_DATA SUPPLIED_
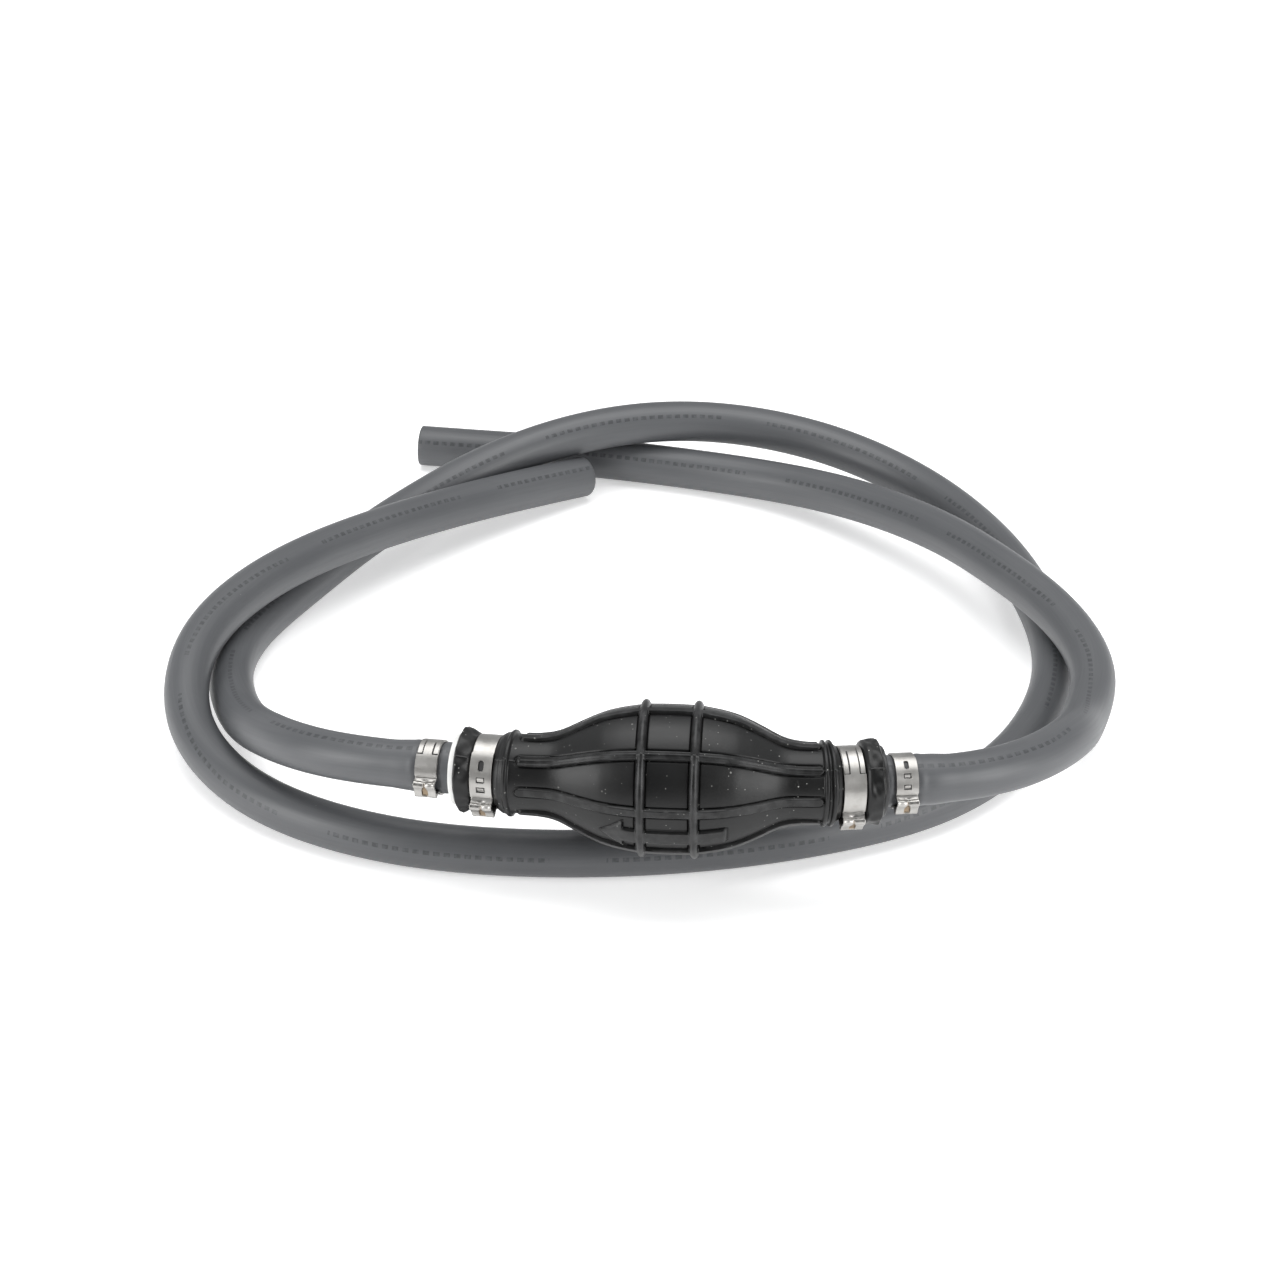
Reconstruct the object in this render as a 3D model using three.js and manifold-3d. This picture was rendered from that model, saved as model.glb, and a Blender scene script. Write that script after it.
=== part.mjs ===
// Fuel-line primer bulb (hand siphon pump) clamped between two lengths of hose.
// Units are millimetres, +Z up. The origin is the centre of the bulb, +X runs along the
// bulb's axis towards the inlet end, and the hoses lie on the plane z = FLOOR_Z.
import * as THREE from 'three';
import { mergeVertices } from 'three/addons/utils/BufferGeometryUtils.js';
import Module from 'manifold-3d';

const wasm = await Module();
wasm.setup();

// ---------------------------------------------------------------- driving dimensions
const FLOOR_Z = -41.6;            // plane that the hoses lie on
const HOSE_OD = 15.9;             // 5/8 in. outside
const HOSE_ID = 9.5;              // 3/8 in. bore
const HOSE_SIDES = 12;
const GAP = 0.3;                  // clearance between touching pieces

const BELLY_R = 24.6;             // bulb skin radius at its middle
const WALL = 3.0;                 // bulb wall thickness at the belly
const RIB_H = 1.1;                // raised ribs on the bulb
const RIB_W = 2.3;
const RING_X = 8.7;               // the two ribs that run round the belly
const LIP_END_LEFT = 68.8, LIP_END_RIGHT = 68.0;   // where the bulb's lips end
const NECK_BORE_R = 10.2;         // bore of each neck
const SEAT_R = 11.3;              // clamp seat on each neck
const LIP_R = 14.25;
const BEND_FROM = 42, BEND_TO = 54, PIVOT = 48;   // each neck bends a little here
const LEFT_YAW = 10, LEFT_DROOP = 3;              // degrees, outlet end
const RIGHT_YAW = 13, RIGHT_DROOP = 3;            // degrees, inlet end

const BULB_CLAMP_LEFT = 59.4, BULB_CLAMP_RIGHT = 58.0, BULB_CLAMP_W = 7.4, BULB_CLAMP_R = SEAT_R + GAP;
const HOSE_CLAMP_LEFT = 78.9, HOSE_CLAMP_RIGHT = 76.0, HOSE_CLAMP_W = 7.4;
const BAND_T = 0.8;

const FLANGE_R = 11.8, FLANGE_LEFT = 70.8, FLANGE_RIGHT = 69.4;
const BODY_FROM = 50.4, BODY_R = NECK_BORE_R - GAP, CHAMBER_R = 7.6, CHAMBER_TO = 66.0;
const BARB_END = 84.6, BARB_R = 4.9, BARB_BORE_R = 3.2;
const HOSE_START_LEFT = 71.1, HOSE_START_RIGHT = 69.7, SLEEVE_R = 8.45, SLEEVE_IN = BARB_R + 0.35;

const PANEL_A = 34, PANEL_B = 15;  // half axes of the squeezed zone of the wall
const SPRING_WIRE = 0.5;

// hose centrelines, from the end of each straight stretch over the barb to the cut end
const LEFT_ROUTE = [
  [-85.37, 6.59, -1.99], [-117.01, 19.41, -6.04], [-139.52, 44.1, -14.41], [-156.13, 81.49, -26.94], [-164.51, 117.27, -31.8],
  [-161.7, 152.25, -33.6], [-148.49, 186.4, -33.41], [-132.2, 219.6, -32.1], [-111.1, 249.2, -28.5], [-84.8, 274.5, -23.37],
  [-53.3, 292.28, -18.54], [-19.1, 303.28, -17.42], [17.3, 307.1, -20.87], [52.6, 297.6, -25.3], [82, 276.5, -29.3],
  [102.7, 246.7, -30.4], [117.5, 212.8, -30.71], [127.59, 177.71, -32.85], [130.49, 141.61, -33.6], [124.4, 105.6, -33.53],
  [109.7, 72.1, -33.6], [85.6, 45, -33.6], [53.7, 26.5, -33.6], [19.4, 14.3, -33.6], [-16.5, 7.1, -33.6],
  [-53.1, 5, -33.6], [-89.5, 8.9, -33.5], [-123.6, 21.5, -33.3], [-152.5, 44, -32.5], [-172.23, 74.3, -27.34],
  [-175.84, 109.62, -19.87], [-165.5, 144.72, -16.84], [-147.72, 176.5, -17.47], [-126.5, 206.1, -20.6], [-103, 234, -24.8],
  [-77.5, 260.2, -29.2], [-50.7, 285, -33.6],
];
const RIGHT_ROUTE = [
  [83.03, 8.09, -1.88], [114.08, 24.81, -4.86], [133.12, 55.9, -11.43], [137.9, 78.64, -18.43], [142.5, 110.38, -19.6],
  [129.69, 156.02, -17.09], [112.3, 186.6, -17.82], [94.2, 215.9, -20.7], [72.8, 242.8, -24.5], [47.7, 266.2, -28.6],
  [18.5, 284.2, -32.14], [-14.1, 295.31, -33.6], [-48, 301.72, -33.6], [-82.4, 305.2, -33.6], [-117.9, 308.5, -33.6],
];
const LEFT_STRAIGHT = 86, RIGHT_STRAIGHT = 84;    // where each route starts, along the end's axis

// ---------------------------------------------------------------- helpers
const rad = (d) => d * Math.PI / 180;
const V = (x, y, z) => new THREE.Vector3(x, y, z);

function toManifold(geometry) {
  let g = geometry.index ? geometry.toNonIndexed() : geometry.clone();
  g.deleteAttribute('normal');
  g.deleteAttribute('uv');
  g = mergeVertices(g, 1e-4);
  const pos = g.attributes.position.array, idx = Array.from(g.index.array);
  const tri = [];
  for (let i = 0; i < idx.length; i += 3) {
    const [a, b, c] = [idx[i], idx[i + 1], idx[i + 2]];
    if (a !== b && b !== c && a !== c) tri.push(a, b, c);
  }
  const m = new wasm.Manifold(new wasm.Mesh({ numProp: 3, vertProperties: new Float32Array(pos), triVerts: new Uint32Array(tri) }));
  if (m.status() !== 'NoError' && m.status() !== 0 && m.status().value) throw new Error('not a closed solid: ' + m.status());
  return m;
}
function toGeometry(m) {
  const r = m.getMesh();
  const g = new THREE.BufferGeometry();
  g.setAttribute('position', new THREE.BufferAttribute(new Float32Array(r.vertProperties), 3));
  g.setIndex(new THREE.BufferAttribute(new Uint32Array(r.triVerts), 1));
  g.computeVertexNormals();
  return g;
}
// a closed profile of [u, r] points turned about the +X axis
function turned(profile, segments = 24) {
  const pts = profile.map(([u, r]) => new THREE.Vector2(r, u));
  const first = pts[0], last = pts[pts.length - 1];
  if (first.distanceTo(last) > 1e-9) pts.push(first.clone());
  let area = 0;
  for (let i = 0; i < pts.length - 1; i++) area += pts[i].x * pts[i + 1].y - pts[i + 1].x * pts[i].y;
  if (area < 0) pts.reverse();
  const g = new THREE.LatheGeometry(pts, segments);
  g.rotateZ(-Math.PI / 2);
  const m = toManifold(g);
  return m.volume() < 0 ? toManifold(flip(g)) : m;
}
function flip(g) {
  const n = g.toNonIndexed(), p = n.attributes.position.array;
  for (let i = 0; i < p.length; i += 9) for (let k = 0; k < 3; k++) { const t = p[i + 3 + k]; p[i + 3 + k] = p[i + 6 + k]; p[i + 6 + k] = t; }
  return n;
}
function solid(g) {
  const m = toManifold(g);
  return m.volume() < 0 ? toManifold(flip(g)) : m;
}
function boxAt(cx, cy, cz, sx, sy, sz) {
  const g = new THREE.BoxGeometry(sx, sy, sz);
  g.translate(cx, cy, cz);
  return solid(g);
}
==
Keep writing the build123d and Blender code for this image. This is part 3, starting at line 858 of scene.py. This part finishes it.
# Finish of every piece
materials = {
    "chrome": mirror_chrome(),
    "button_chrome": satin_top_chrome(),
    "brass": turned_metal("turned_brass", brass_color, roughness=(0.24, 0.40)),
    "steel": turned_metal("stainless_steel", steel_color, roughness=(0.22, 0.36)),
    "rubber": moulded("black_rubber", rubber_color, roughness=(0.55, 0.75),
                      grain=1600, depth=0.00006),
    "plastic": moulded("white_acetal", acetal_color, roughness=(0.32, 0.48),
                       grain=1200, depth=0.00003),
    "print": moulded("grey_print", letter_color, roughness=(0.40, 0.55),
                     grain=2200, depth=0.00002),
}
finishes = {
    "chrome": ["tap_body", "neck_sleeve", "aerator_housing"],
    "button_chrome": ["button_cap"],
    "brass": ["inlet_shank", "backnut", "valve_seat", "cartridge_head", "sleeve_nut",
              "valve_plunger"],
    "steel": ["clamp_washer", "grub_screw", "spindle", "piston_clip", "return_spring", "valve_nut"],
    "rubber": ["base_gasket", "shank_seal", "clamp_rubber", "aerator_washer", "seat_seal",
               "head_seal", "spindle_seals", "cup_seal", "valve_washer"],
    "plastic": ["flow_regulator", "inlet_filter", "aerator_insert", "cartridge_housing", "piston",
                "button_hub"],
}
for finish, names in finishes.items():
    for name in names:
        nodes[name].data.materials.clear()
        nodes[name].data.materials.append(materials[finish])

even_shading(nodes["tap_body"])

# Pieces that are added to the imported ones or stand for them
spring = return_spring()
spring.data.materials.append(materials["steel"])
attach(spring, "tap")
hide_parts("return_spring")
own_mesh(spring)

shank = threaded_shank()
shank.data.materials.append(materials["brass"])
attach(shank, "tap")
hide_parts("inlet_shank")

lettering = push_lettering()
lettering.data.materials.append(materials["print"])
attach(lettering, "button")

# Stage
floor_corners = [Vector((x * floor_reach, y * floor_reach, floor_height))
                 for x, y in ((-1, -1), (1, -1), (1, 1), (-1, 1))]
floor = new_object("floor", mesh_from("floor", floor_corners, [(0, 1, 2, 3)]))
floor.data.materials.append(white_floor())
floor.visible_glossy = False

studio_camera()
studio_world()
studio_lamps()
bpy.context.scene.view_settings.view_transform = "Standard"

_TASK TO COMPLETE_
Among the entries above, find the line with "Reconstruct the object" and the line with "const GAP = 0.3;"; give again exactly these two lines and all lines between them.

_EXERCISE SOLUTION_
Reconstruct the object in this render as a 3D model using three.js and manifold-3d. This picture was rendered from that model, saved as model.glb, and a Blender scene script. Write that script after it.
=== part.mjs ===
// Fuel-line primer bulb (hand siphon pump) clamped between two lengths of hose.
// Units are millimetres, +Z up. The origin is the centre of the bulb, +X runs along the
// bulb's axis towards the inlet end, and the hoses lie on the plane z = FLOOR_Z.
import * as THREE from 'three';
import { mergeVertices } from 'three/addons/utils/BufferGeometryUtils.js';
import Module from 'manifold-3d';

const wasm = await Module();
wasm.setup();

// ---------------------------------------------------------------- driving dimensions
const FLOOR_Z = -41.6;            // plane that the hoses lie on
const HOSE_OD = 15.9;             // 5/8 in. outside
const HOSE_ID = 9.5;              // 3/8 in. bore
const HOSE_SIDES = 12;
const GAP = 0.3;                  // clearance between touching pieces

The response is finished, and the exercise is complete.